Starting a restaurant is a dream come true for many people. However, it’s expensive to make that dream a reality, and “common wisdom” says that it is one of the least likely to succeed. So-called, “experts” often claim that as many as 90% of new restaurants fail in the first year. But RestaurantOwner.com thinks that the common wisdom is wrong. They say the actual number of failures in the first year is closer to 26% and about 19 percent failed in the second year and 14 percent in the third year. Other sources say only 17% of restaurants fail in their first year. Much depends on which year. Some years like 2009 had a much higher failure rate than others.
This is actually close to the average of all businesses with more than 20% of all new businesses failing in their first year. According to the Bureau of Labor Statistics (BLS) for businesses that started in 2019, 78.1% were still in existence a year later for a failure rate of 21.9%. On the other hand, information companies had the highest failure rate at 63% failing in their first year.
To put yourself and your business in the best financial position possible, you should look for ways to save money when you’re first opening. Naturally, you can’t skimp on food quality, so you have to find other places to cut costs. Here are some things to keep in mind when opening a restaurant.
Labor
One of your biggest expenses will be labor costs. You need a good staff to help get you off the ground, but you’re going to want to minimize your labor costs in the beginning. Don’t hire more people than necessary and plan to handle a lot of the work yourself. If you are cooking, you won’t need to hire a cook. If you are running the front end of the business, you won’t need to pay someone else to do it. The more you handle yourself, the more you will save.

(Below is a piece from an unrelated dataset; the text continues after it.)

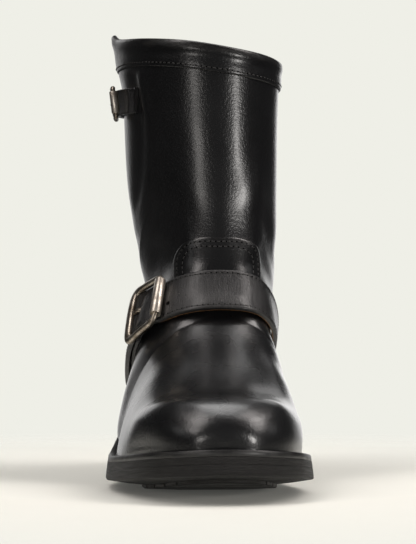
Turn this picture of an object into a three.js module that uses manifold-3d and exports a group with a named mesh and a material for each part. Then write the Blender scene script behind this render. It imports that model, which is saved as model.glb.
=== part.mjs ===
// A short engineer boot for the right foot, as an assembly of its separate pieces.
// Millimetres, +Z up. The toe points to -Y and the outer side of the foot is -X.
// The origin is on the floor, under the middle of the outsole.
import * as THREE from 'three';
import { mergeVertices } from 'three/addons/utils/BufferGeometryUtils.js';
import Module from 'manifold-3d';

const wasm = await Module();
wasm.setup();

// Driving sizes of the boot.
const outsoleLength = 304;
const ballWidth = 112; // across the outsole at the ball
const instepHeight = 95; // floor to the crest of the instep, at the strap's lower edge
const bootHeight = 250; // floor to the front of the collar
const collarTilt = 0.147; // rise of the collar towards the outer side, per mm across
const footWidth = 94; // across the form at the ball
const shaftWidth = 94; // across the form at the collar
const shaftDepth = 124; // front to back at the collar
const gap = 0.3; // between pieces that meet

// Sole pieces.
const treadDepth = 2;
const treadInset = 20; // from the outsole's edge to the raised tread
const outsoleThickness = 6; // without the tread
const midsoleThickness = 4;
const weltThickness = 3.4;
const insoleThickness = 3;
const heelRise = 28; // of the heel seat above the ball
const seatSlope = 2.5; // extra height at the very back of the heel seat
const toeSpring = 14;
const crown = 3.6; // rise of the forepart's edge above its middle
const crownFlat = 18; // half width of the flat middle of the forepart
const edgeTaper = 1.0; // how far each layer's top edge stands in from its lower edge
const heelBreast = 77; // from the back of the heel to its front face
const heelTaper = 2.5;
const topLiftThickness = 8;
const weltEnd = 92; // from the back of the heel to the ends of the welt
const grooveWidth = 3;
const groovePitch = 19;
const grooveDepth = 1.6;

// Upper.
const wall = 2.4;
const overlayStep = 1.4; // how far the vamp, counter, back strip and cuff stand out of the shaft
const cuffHeight = 16;
const cuffFlare = 2; // of the collar's outer rear corner
const backStripWidth = 22;

// Straps.
const strapWidth = 27;
const strapThickness = 2.8;
const strapSlope = 33; // degrees, of the instep strap in side view
const chapeThickness = 2.4; // of the short straps that hold the buckles
const strapRest = 0.5; // between a strap and the leather that it lies on
const topStrapWidth = 15;
const topStrapThickness = 2.2;
const topStrapDrop = 38; // from the collar's front to the top strap's lower edge

const halfLength = outsoleLength / 2;
const ballTop = treadDepth + outsoleThickness + midsoleThickness;
const ballLine = 0.58 * outsoleLength; // the sole lies flat from here
const springLine = 0.65 * outsoleLength; // and rises to the toe from here
const clearOfAll = 40; // how far a cutting solid reaches past what it cuts

const clamp01 = (t) => Math.min(1, Math.max(0, t));
const smooth = (t) => clamp01(t) ** 2 * (3 - 2 * clamp01(t));
const mix = (a, b, t) => a + (b - a) * t;
const radians = THREE.MathUtils.degToRad;

// A natural cubic spline through the points (xs, ys).
function spline(xs, ys) {
  const n = xs.length;
  const bend = new Array(n).fill(0);
  const work = new Array(n).fill(0);
  for (let i = 1; i < n - 1; i++) {
    const ratio = (xs[i] - xs[i - 1]) / (xs[i + 1] - xs[i - 1]);
    const pivot = ratio * bend[i - 1] + 2;
    const after = (ys[i + 1] - ys[i]) / (xs[i + 1] - xs[i]);
    const before = (ys[i] - ys[i - 1]) / (xs[i] - xs[i - 1]);
    bend[i] = (ratio - 1) / pivot;
    work[i] = ((6 * (after - before)) / (xs[i + 1] - xs[i - 1]) - ratio * work[i - 1]) / pivot;
  }
  for (let i = n - 2; i >= 0; i--) bend[i] = bend[i] * bend[i + 1] + work[i];
  return (x) => {
    let k = 0;
    while (k < n - 2 && x > xs[k + 1]) k++;
    const h = xs[k + 1] - xs[k];
    const a = (xs[k + 1] - x) / h;
    const b = (x - xs[k]) / h;
    return a * ys[k] + b * ys[k + 1] + (((a ** 3 - a) * bend[k] + (b ** 3 - b) * bend[k + 1]) * h * h) / 6;
  };
}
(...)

With that being said, you don’t want to take on too much or take on something you aren’t qualified to manage. Otherwise, your business might suffer.
Marketing
Naturally, you need to market your new business. However, you don’t need to spend a lot of money on it. Handle marketing yourself. To save money, really focus on digital marketing. Create a blog, utilize social media, and get listed in google local. Consumers use their smartphones when researching places to eat out. You want to pop up in search engine results to gain as much exposure as possible.
Used Equipment
Many restaurant owners choose to purchase brand new equipment for their restaurant. They end up spending a lot of money and probably making monthly payments on all of it. However, there are a number of sales for people looking for restaurant equipment. Restaurant owners will sell their old equipment for a fraction of the price of new equipment. You can find used restaurant equipment, with everything from pots and pans to used stainless steel three-door commercial freezers for much less than you would find it new. Better yet is to take over a location that is already set up as a restaurant. This will save you a lot on equipment and renovations (and you may even pick up some of the old restaurant’s regular customers. Of course, you need to understand why the previous restaurant failed and not make the same mistakes.
Rent
You do not know how successful your new venture will be, so you don’t want to work out of a building too large for you. You’ll be stuck with a large rent payment without the sales. It’s best to start small and then possibly grow bigger. You can always add to the building or move into something bigger when your restaurant takes off.
Opening a restaurant is difficult, but it’s one of the most fulfilling things in the world if you succeed. These tips can help you start on the right financial foundation.